EXERCISE REQUIREMENTS: Search the listing below for "joints". Copy each matching line.

SOURCE RECORDS:
* START *

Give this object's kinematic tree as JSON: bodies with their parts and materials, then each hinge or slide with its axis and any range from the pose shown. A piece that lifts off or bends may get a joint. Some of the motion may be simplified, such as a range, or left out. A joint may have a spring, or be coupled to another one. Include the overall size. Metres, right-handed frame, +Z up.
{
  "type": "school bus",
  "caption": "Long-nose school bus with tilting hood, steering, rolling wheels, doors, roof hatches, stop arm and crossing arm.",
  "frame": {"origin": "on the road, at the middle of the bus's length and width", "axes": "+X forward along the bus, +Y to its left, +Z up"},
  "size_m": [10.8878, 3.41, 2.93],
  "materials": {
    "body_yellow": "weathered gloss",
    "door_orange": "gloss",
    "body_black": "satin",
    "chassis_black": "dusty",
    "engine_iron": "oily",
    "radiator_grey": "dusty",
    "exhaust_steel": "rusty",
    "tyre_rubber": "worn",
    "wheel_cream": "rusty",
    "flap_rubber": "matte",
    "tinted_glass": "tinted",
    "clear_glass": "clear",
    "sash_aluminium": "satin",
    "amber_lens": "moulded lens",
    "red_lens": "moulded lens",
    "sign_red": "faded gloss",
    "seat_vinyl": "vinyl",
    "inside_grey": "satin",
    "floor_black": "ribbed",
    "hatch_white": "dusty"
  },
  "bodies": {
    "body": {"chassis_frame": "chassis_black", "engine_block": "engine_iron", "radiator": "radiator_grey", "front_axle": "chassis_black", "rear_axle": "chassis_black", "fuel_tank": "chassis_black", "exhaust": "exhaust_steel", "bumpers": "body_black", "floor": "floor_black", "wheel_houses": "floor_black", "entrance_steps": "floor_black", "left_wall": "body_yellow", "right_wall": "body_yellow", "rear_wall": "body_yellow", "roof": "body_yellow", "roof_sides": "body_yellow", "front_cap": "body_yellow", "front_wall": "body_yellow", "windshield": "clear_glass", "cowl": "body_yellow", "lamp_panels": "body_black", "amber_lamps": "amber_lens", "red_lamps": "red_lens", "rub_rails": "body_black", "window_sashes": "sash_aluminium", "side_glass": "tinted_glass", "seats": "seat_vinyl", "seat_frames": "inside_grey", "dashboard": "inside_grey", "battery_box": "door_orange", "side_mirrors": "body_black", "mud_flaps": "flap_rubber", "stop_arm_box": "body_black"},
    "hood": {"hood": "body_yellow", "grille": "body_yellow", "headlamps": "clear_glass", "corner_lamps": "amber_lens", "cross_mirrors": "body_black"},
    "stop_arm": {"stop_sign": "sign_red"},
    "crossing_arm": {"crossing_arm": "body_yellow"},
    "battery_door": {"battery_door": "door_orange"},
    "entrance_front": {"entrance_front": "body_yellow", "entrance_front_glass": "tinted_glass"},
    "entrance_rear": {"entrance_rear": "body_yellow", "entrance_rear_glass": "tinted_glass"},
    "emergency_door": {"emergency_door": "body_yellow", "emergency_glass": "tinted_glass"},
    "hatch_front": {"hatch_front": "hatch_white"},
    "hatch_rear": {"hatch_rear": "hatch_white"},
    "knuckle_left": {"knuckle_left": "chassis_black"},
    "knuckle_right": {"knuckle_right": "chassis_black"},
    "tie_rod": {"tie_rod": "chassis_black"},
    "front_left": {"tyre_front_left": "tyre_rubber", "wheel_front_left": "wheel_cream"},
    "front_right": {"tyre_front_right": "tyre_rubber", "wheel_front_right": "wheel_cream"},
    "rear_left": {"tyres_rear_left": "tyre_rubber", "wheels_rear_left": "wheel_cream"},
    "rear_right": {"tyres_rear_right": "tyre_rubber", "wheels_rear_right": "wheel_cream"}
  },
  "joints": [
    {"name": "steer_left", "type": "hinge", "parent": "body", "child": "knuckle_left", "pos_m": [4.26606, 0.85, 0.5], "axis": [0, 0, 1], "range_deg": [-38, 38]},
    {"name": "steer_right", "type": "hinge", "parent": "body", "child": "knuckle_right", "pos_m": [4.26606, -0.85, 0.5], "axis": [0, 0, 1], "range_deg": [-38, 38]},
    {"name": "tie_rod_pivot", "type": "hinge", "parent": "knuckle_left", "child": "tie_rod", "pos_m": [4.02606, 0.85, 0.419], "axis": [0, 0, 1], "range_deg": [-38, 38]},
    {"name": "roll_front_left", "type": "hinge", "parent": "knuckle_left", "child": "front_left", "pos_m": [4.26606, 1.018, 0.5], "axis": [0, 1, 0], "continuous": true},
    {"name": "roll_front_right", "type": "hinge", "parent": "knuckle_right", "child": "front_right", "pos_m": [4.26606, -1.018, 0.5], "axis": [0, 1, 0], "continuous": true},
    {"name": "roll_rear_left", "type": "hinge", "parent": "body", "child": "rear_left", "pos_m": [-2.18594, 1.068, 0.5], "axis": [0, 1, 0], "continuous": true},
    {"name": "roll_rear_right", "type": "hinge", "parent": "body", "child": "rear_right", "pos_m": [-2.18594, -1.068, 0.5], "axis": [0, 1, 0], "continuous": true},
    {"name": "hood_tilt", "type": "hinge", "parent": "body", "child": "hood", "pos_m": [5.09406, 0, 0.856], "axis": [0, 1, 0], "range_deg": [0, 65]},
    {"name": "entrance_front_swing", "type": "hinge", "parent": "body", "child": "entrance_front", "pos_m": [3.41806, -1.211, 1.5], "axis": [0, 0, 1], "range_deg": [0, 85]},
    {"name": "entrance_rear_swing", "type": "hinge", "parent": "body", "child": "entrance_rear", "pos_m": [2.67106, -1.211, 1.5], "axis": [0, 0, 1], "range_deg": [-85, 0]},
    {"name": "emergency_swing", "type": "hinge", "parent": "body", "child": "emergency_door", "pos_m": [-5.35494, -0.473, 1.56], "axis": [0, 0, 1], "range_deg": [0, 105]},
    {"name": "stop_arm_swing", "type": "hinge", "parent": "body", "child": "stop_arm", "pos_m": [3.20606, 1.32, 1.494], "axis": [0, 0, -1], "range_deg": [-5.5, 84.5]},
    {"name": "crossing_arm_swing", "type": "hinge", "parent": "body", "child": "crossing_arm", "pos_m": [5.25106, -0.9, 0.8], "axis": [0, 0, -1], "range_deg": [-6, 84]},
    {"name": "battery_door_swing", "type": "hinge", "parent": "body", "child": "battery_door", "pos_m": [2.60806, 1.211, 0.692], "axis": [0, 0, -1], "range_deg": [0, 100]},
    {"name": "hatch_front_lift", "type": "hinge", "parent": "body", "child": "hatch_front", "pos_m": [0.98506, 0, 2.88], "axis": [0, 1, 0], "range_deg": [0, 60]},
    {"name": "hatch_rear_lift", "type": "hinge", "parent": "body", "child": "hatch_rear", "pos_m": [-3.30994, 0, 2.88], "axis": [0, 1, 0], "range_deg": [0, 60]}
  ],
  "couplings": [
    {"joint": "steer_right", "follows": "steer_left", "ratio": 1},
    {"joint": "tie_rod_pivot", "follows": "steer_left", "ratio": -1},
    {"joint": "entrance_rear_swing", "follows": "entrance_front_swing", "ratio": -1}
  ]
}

* END *
* START *

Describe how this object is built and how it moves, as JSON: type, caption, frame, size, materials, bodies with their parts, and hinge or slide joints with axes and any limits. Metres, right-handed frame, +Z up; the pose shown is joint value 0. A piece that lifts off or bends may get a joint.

* END *

SOLUTION:
  "joints": [
Describe how this object is built and how it moves, as JSON: type, caption, frame, size, materials, bodies with their parts, and hinge or slide joints with axes and any limits. Metres, right-handed frame, +Z up; the pose shown is joint value 0. A piece that lifts off or bends may get a joint.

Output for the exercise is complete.